start DATA PROVIDED

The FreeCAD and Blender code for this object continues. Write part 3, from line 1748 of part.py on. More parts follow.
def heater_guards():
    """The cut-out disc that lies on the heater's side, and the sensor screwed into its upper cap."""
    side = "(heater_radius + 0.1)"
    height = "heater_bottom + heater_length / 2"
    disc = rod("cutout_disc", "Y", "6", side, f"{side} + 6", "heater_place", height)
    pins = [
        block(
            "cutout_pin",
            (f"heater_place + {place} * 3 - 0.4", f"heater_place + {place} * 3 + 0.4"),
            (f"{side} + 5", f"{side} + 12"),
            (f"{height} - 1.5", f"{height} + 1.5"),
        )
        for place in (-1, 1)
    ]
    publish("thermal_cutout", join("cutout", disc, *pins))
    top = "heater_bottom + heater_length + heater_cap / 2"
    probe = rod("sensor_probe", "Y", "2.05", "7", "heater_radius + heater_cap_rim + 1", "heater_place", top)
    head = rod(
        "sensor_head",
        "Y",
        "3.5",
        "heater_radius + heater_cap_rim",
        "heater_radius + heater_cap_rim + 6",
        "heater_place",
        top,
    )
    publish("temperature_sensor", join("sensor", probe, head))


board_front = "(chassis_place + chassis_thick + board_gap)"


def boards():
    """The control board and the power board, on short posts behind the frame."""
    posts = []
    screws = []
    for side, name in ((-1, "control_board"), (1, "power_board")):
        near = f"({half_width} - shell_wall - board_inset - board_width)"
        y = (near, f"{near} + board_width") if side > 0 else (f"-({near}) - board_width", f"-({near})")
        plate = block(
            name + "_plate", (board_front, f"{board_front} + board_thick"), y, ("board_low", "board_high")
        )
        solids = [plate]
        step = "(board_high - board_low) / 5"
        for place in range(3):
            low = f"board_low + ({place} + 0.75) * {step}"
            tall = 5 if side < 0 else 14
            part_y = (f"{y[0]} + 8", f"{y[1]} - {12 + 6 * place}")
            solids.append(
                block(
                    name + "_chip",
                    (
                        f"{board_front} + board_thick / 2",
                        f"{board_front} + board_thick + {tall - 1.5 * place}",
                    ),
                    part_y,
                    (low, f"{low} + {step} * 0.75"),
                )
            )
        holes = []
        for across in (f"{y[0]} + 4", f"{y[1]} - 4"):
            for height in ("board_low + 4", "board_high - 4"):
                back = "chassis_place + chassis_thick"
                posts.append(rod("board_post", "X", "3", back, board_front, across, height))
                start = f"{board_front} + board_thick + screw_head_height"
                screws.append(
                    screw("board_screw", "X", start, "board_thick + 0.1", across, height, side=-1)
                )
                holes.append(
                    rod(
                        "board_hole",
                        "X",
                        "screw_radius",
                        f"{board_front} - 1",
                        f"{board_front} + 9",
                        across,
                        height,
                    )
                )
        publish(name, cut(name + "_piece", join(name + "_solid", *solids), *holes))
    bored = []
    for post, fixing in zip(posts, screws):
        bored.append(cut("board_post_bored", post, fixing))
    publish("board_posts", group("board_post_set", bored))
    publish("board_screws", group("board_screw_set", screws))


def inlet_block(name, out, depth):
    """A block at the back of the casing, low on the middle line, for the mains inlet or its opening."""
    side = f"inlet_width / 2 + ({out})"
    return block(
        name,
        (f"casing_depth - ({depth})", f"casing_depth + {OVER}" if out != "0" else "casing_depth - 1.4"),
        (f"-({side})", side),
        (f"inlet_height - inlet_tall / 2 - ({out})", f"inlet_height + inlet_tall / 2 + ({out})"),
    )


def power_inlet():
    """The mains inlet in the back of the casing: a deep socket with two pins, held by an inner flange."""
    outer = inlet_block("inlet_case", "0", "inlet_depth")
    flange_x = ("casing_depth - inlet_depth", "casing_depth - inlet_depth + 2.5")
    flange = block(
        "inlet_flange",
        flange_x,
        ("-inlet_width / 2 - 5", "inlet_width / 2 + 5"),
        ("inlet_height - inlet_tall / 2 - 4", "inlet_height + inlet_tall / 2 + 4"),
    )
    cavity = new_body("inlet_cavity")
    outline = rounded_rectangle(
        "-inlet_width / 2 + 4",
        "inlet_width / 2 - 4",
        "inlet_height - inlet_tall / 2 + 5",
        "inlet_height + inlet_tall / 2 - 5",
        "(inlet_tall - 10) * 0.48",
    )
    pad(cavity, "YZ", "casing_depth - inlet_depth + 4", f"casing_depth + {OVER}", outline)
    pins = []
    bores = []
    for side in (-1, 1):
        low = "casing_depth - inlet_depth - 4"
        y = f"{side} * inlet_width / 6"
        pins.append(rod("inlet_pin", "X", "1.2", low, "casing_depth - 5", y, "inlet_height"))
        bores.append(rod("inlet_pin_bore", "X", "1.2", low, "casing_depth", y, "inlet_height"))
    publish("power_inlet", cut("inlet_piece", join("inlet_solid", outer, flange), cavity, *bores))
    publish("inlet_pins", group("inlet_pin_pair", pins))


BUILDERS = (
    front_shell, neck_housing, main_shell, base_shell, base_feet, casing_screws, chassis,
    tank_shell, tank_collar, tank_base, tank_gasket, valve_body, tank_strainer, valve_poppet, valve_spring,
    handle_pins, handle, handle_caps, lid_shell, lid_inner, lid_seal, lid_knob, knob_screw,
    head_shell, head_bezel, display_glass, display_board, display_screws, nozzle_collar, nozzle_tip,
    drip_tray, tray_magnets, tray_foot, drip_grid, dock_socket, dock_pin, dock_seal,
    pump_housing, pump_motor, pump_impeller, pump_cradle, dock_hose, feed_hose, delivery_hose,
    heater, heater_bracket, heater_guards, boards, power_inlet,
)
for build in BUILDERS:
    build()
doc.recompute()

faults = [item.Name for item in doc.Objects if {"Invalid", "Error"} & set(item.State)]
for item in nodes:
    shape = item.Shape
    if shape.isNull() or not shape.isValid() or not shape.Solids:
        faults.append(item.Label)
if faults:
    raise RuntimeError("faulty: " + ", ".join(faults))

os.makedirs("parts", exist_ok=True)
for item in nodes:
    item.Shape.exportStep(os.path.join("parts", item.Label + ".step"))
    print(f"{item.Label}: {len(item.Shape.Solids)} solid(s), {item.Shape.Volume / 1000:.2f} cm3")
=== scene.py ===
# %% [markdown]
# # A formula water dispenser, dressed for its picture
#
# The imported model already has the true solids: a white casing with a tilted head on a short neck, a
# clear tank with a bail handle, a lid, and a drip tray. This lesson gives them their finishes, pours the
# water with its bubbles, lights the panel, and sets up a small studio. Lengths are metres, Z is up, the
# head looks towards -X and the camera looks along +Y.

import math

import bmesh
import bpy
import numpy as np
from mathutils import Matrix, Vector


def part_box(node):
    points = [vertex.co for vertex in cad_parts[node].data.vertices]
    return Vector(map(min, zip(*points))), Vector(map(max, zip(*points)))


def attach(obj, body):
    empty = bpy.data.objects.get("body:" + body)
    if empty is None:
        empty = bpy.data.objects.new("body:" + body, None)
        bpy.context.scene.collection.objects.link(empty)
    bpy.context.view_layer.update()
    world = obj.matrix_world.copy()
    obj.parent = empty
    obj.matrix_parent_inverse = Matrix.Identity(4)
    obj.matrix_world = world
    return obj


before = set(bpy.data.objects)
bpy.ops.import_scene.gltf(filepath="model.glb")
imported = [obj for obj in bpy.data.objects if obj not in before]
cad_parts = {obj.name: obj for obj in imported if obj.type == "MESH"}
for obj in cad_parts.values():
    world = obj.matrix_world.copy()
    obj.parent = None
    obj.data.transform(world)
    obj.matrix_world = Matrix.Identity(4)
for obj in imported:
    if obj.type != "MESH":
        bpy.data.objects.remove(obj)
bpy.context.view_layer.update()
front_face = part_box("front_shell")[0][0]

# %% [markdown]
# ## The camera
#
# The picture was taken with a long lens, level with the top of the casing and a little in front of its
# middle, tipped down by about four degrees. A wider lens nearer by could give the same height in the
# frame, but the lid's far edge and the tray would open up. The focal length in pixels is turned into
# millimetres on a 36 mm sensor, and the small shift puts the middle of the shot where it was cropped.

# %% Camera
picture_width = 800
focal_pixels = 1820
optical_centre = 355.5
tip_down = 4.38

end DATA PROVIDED

#### REQUIRED TASK:
Each line from the one containing "faults = [item.Name" through the one containing "obj.parent = None" must be retyped exactly, the first and last of these included.

#### FINISHED EXERCISE:
faults = [item.Name for item in doc.Objects if {"Invalid", "Error"} & set(item.State)]
for item in nodes:
    shape = item.Shape
    if shape.isNull() or not shape.isValid() or not shape.Solids:
        faults.append(item.Label)
if faults:
    raise RuntimeError("faulty: " + ", ".join(faults))

os.makedirs("parts", exist_ok=True)
for item in nodes:
    item.Shape.exportStep(os.path.join("parts", item.Label + ".step"))
    print(f"{item.Label}: {len(item.Shape.Solids)} solid(s), {item.Shape.Volume / 1000:.2f} cm3")
=== scene.py ===
# %% [markdown]
# # A formula water dispenser, dressed for its picture
#
# The imported model already has the true solids: a white casing with a tilted head on a short neck, a
# clear tank with a bail handle, a lid, and a drip tray. This lesson gives them their finishes, pours the
# water with its bubbles, lights the panel, and sets up a small studio. Lengths are metres, Z is up, the
# head looks towards -X and the camera looks along +Y.

import math

import bmesh
import bpy
import numpy as np
from mathutils import Matrix, Vector


def part_box(node):
    points = [vertex.co for vertex in cad_parts[node].data.vertices]
    return Vector(map(min, zip(*points))), Vector(map(max, zip(*points)))


def attach(obj, body):
    empty = bpy.data.objects.get("body:" + body)
    if empty is None:
        empty = bpy.data.objects.new("body:" + body, None)
        bpy.context.scene.collection.objects.link(empty)
    bpy.context.view_layer.update()
    world = obj.matrix_world.copy()
    obj.parent = empty
    obj.matrix_parent_inverse = Matrix.Identity(4)
    obj.matrix_world = world
    return obj


before = set(bpy.data.objects)
bpy.ops.import_scene.gltf(filepath="model.glb")
imported = [obj for obj in bpy.data.objects if obj not in before]
cad_parts = {obj.name: obj for obj in imported if obj.type == "MESH"}
for obj in cad_parts.values():
    world = obj.matrix_world.copy()
    obj.parent = None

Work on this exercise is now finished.